Orchestra (2.2.0.2. / 2.1.0.0. / strings)
Movements:
I. Allegro vivace
II. Nach Mahler – Quase Scherzo
III.Pastoral
IV.Festivo
The Sinfonietta Semplice was written in celebration of the birth of Francisco, the first son of my brother Mauro, and also my first nephew. In this way I am again taking up a characteristic of more distant times, in which art had not only a playful purpose, but also a ritual and social one. The celebration of important events was accompanied by occasional music that, despite its function, did not lose quality. The image of the romantic composer existing away from the real world (an image exacerbated since the 19th-Century), resulted in an almost complete distancing of artists and society, a distancing which is gradually trying to be diminished.

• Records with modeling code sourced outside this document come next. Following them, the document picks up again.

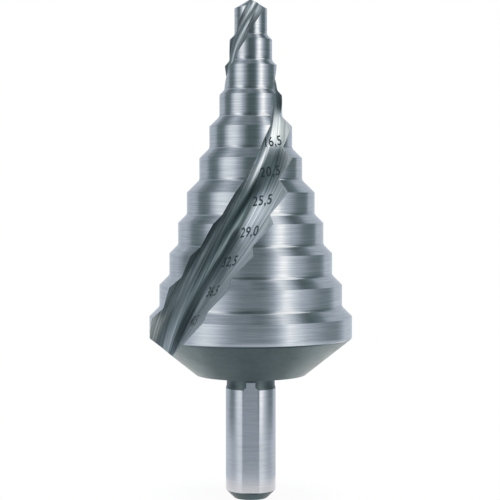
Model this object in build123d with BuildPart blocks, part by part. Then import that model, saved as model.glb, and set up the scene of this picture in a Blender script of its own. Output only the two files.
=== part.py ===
from build123d import *
from math import cos, degrees, log, pi, radians, sin, sqrt, tan
import os

os.makedirs("parts", exist_ok=True)

# Driving sizes in millimetres and degrees. The drill's axis is Z and its shank end stands on
# z = 0. Angles about Z are counted from +X towards +Y, and the front of the drill faces -Y.

# Shank, with three flats that stop it from slipping in a chuck
shank_diameter = 10.0
shank_length = 22.1
shank_end_chamfer = 1.65
flat_count = 3
flat_width = 3.2
flat_length = 23.6
first_flat_direction = -90.0

# Neck and the back of the head
neck_diameter = 9.65
neck_length = 2.7
neck_taper_length = 0.6
back_face_diameter = 22.0
back_cone_height = 7.4
rim_edge_radius = 0.4

# Steps from the point down: the hole diameter that each one cuts, and the height of its land
steps = [
    (6.5, 5.5),
    (8.5, 4.1),
    (10.5, 4.8),
    (12.5, 4.3),
    (16.5, 4.3),
    (20.5, 4.3),
    (25.5, 4.3),
    (29.0, 4.3),
    (32.5, 4.3),
    (36.5, 4.3),
    (40.5, 4.3),
]
step_face_angle = 45.0
step_root_radius = 1.0

# Point with two ground flanks that fall away behind their lips
point_angle = 118.0
lip_clearance = 7.0
flank_lead = 7.0

# Flutes: conical spirals that steepen towards the head, right-hand cutting
flute_count = 2
lip_direction = 74.0
helix_at_point = 25.7
helix_at_head = 36.7
rake_angle = 3.0
web_at_point = 0.8
floor_share = 0.763
flute_root_share = 0.22
flute_reach = 1.5
turn_per_section = 12.0

# Radii and heights that follow from the sizes above
shank_radius = shank_diameter / 2
neck_radius = neck_diameter / 2
head_start = shank_length + neck_length
rim_height = head_start + back_cone_height
rim_radius = steps[-1][0] / 2
point_radius = steps[0][0] / 2


def step_levels():
    """Radius, lower height and upper height of each land, from the rim up to the point."""
    levels = []
    height = rim_height
    for index in range(len(steps) - 1, -1, -1):
        diameter, land = steps[index]
        levels.append((diameter / 2, height, height + land))
        if index > 0:
            narrowing = (diameter - steps[index - 1][0]) / 2
            height += land + narrowing / tan(radians(step_face_angle))
    return levels


levels = step_levels()
point_base = levels[-1][2]
point_slope = 1 / tan(radians(point_angle / 2))

# Each flank is a cone whose axis stands beside the drill's, ahead of its lip
flank_offset = point_radius * tan(radians(lip_clearance)) / point_slope
lip_outer_reach = point_radius + flank_offset * sin(radians(flank_lead))
flank_apex = point_base + lip_outer_reach * point_slope
chisel_height = flank_apex - flank_offset * point_slope
flank_start = point_base - 2 * flank_offset * point_slope

# The mean cone runs through the middle of the first land and the middle of the last
first_middle = (levels[-1][1] + levels[-1][2]) / 2
last_middle = (levels[0][1] + levels[0][2]) / 2
cone_taper = (rim_radius - point_radius) / (first_middle - last_middle)
lip_radius = point_radius + (first_middle - point_base) * cone_taper
tip_radius = point_radius + (first_middle - chisel_height) * cone_taper

# The tangent of the helix angle grows evenly with the mean cone's radius
helix_growth = (tan(radians(helix_at_head)) - tan(radians(helix_at_point))) / (rim_radius - point_radius)
helix_start = tan(radians(helix_at_point)) - helix_growth * point_radius


def cone_height(radius):
    return first_middle - (radius - point_radius) / cone_taper


def rake_direction(radius):
    """Angle of the rake face about Z, in degrees, where the mean cone has this radius."""
    swept = helix_start * log(radius / lip_radius) + helix_growth * (radius - lip_radius)
    return lip_direction - degrees(swept / cone_taper)


def floor_distance(radius):
    return web_at_point / 2 + floor_share * (radius - tip_radius)


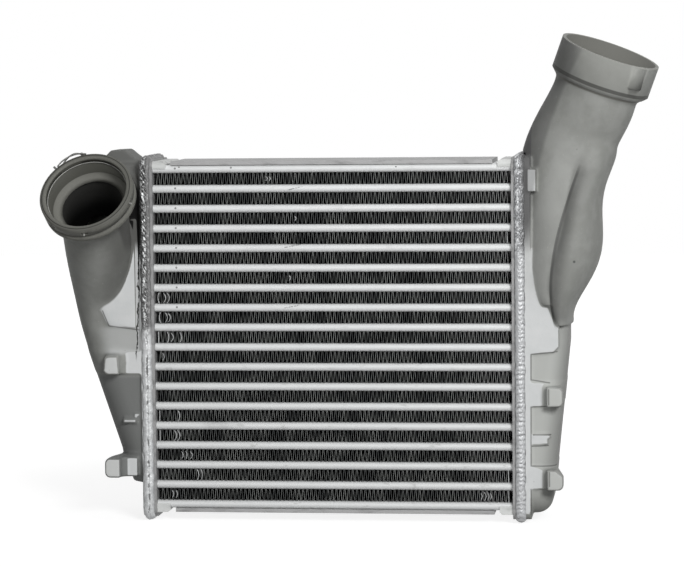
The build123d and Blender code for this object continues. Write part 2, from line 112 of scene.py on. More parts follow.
# --- materials --------------------------------------------------------------------------
class Surface:
    """A material being made: its Principled shader, fed by object-space textures.

    Masks are sockets between 0 and 1. `coat` is the colour laid on so far.
    """

    def __init__(self, name, roughness, metallic, specular=0.5):
        self.material = bpy.data.materials.new(name)
        self.material.use_nodes = True
        self.tree = self.material.node_tree
        self.shader = self.tree.nodes["Principled BSDF"]
        self.shader.inputs["Roughness"].default_value = roughness
        self.shader.inputs["Metallic"].default_value = metallic
        self.shader.inputs["Specular IOR Level"].default_value = specular
        self.place = self.tree.nodes.new("ShaderNodeTexCoord").outputs["Object"]
        split = self.tree.nodes.new("ShaderNodeSeparateXYZ")
        self.feed(split.inputs["Vector"], self.place)
        self.x, self.y, self.z = (split.outputs[axis] for axis in "XYZ")
        self.coat = None

    def feed(self, socket, value):
        """Links a socket, or sets it where the value is a plain one."""
        if isinstance(value, bpy.types.NodeSocket):
            self.tree.links.new(value, socket)
        elif hasattr(value, "__len__") and len(value) == 3 and socket.type == "RGBA":
            socket.default_value = (*value, 1)
        else:
            socket.default_value = value

    def math(self, operation, first, second=0.0, third=0.0):
        """Outcome of an operation on up to three numbers or sockets."""
        node = self.tree.nodes.new("ShaderNodeMath")
        node.operation = operation
        for socket, value in zip(node.inputs, (first, second, third)):
            self.feed(socket, value)
        return node.outputs["Value"]

    def vector(self, operation, first, second, result="Vector"):
        """Outcome of an operation on two vectors, or on a vector and a scale."""
        node = self.tree.nodes.new("ShaderNodeVectorMath")
        node.operation = operation
        self.feed(node.inputs[0], first)
        self.feed(node.inputs["Scale" if operation == "SCALE" else 1], second)
        return node.outputs[result]

    def length(self, vector):
        """Distance of a vector's end from its start."""
        return self.vector("LENGTH", vector, (0, 0, 0), "Value")

    def noise(self, scale, detail, stretch=(1, 1, 1)):
        """Cloudy noise about 0.5; an axis with a stretch under 1 is drawn out."""
        mapping = self.tree.nodes.new("ShaderNodeMapping")
        self.feed(mapping.inputs["Vector"], self.place)
        mapping.inputs["Scale"].default_value = stretch
        node = self.tree.nodes.new("ShaderNodeTexNoise")
        self.feed(node.inputs["Vector"], mapping.outputs["Vector"])
        node.inputs["Scale"].default_value = scale
        node.inputs["Detail"].default_value = detail
        node.inputs["Roughness"].default_value = 0.55
        return node.outputs["Fac"]

    def swing(self, scale, detail, size):
        """Noise shifted to swing about 0, over `size` in all."""
        return self.math("MULTIPLY_ADD", self.noise(scale, detail), size, -size / 2)

    def ramp(self, value, low, high, first=0.0, last=1.0):
        """Value between low and high, mapped smoothly to first and last."""
        node = self.tree.nodes.new("ShaderNodeMapRange")
        node.interpolation_type = "SMOOTHSTEP"
        self.feed(node.inputs["Value"], value)
        ends = {"From Min": low, "From Max": high, "To Min": first, "To Max": last}
        for key, given in ends.items():
            node.inputs[key].default_value = given
        return node.outputs["Result"]

    def fade(self, value, low, high, first=1.0):
        """`first` below low, falling to 0 at high."""
        return self.ramp(value, low, high, first, 0.0)

    def near(self, value, low, high, soft):
        """1 between low and high, falling to 0 within `soft` outside them."""
        return self.all(self.ramp(value, low - soft, low), self.fade(value, high, high + soft))

    def curve(self, value, middle, terms):
        """Polynomial of a value about a middle, highest power first."""
        offset = self.math("SUBTRACT", value, middle)
        total = terms[0]
        for term in terms[1:]:
            total = self.math("MULTIPLY_ADD", total, offset, term)
        return total

    def all(self, *masks):
        """Where every mask holds: their product."""
        product = masks[0]
        for mask in masks[1:]:
            product = self.math("MULTIPLY", product, mask)
        return product

    def any(self, *masks):
        """Where at least one mask holds: the largest."""
        largest = masks[0]
        for mask in masks[1:]:
            largest = self.math("MAXIMUM", largest, mask)
        return largest

    def outside(self, mask):
        """Where a mask doesn't hold."""
        return self.math("SUBTRACT", 1.0, mask)

    def spot(self, centre, radius, soft=0.4, stretch=(1, 1, 1)):
        """1 inside a blob about a point, falling to 0 outside it."""
        offset = self.vector("MULTIPLY", self.vector("SUBTRACT", self.place, centre), stretch)
        return self.fade(self.length(offset), radius * (1 - soft), radius)

    def line(self, x0, z0, x1, z1, width):
        """1 on a straight line drawn across the front, falling to 0 beside it."""
        run = (x1 - x0, 0, z1 - z0)
        square = run[0] ** 2 + run[2] ** 2
        offset = self.vector("MULTIPLY", self.vector("SUBTRACT", self.place, (x0, 0, z0)), (1, 0, 1))
        share = self.vector("DOT_PRODUCT", offset, tuple(c / square for c in run), "Value")
        share = self.math("MINIMUM", self.math("MAXIMUM", share, 0.0), 1.0)
        beside = self.vector("SUBTRACT", offset, self.vector("SCALE", run, share))
        return self.fade(self.length(beside), width * 0.4, width)

    def normal(self):
        return self.tree.nodes.new("ShaderNodeNewGeometry").outputs["Normal"]

    def facing_front(self):
        """1 on faces square to the front."""
        split = self.tree.nodes.new("ShaderNodeSeparateXYZ")
        self.feed(split.inputs["Vector"], self.normal())
        return self.fade(split.outputs["Y"], -0.985, -0.94)

    def about(self, centre, axis):
        """How far a point lies along an axis and away from it, and if it faces outwards."""
        offset = self.vector("SUBTRACT", self.place, tuple(centre))
        along = self.vector("DOT_PRODUCT", offset, tuple(axis), "Value")
        away = self.vector("SUBTRACT", offset, self.vector("SCALE", tuple(axis), along))
        outwards = self.vector("DOT_PRODUCT", away, self.normal(), "Value")
        return along, self.length(away), outwards

    def crack(self):
        """The thin wandering split along the left bead, down the edge of the pad."""
        wander = self.math("SUBTRACT", self.math("MULTIPLY", self.x, -1.0), self.swing(110, 4, 0.006))
        leaned = self.math("MULTIPLY_ADD", self.z, 0.0458, wander)
        return self.all(self.near(leaned, 0.1599, 0.1607, 0.0004), self.near(self.z, 0.128, 0.232, 0.01))

    def mix(self, factor, first, second):
        """The first colour, turned to the second where the factor is 1."""
        node = self.tree.nodes.new("ShaderNodeMix")
        node.data_type = "RGBA"
        self.feed(node.inputs[0], factor)
        self.feed(node.inputs[6], first)
        self.feed(node.inputs[7], second)
        return node.outputs[2]

    def paint(self, mask, colour, share=1.0):
        """Lays a colour over the coat where the mask holds, covering `share` of it."""
        if share != 1.0:
            mask = self.math("MULTIPLY", mask, share)
        self.coat = self.mix(mask, self.coat, colour)

    def bump(self, height, distance, strength):
        node = self.tree.nodes.new("ShaderNodeBump")
        node.inputs["Distance"].default_value = distance
        node.inputs["Strength"].default_value = strength
        self.feed(node.inputs["Height"], height)
        self.feed(self.shader.inputs["Normal"], node.outputs["Normal"])

    def rough(self, value):
        self.feed(self.shader.inputs["Roughness"], value)

    def finished(self):
        """The material, with its coat on."""
        self.feed(self.shader.inputs["Base Color"], self.coat)
        return self.material


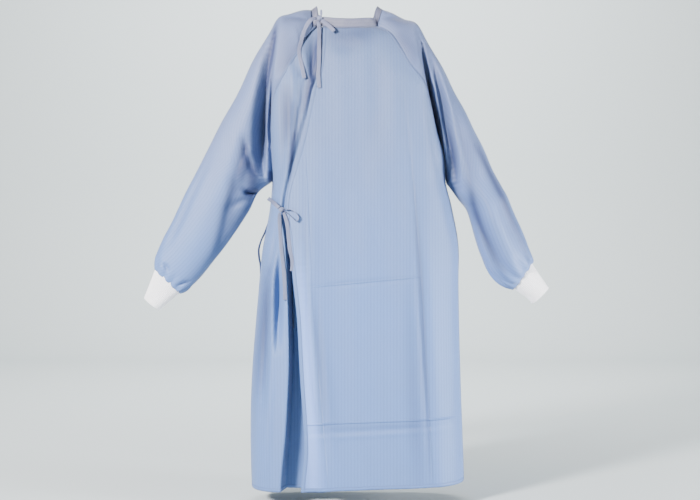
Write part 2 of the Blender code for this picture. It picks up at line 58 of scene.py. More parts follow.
# The view, the light and the stage. The camera stands straight behind the gown, as far off as the
# gown's own spread asks. A soft lamp at the upper left and a weaker one at the right light it,
# and the pale wall stands so far behind it that the gown can be looked at from every side.
VIEW_PLACE = (0.008, -3.2, -0.614)
VIEW_LENS = 63.3
FLOOR_Z = -1.262
FLOOR_REACH = 7.0
SWEEP_START = 4.0
SWEEP_RADIUS = 1.2
SWEEP_STEPS = 13
WALL_TOP = 3.0
STAGE_TONE = (0.57, 0.63, 0.64)
STAGE_ROUGHNESS = 0.9
SKY_TONE = (0.86, 0.89, 0.92)
SKY_STRENGTH = 0.24
# place, aim, size, watts, colour
LAMPS = {
    "key_lamp": ((-2.3, -2.8, 0.8), (0.0, 0.0, -0.6), 0.7, 490.0, (1.0, 0.97, 0.96)),
    "side_lamp": ((2.9, -1.0, -0.8), (0.25, 0.0, -0.8), 0.8, 230.0, (0.95, 0.97, 1.0)),
    "wall_lamp": ((0.0, 2.2, 2.3), (0.0, 5.2, -0.8), 3.0, 330.0, (1.0, 1.0, 1.0)),
}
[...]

If Janacék didn’t scoff at composing the Military Sinfonietta for a public (and political) celebration in Brno in 1928, and if Stravinsky didn’t restrain himself from writing the Circus Polka (with its famous, and distorted, quote from Schubert’s Military March) to make three baby elephants dance at the Barnum Circus; why should I disdain the example of such great masters? So it was that I resolved to write a short orchestral work, a mini-symphony, to celebrate the birth of my nephew. Simple and festive, it is written for a small chamber orchestra without clarinets, trombones or percussion, and a single trumpet. The Sinfonietta Semplice is nothing “simple” for the orchestra: its use of irregular rhythms, its extensive use of counterpoint, and its solo writing are characteristics that will certainly make it hard work for the musicians. Again taking Stravinsky’s lead, why shouldn’t the second movement quote a pastoral theme from Mahler’s Ninth Symphony? Or why shouldn’t the last movement, the most extrovert and joyous of the three, quote two classical moments, one in C Major, the other modulating, from another work whose basic key is also C major (the tonality of joy)? There are several bars taken from Haydn’s Symphony No. 97 and from Beethoven’s Ninth Symphony – see if you can find them…. The work is dedicated to the maestro Cesário Costa, a good friend and an excellent musician, who conducted its world-premiere.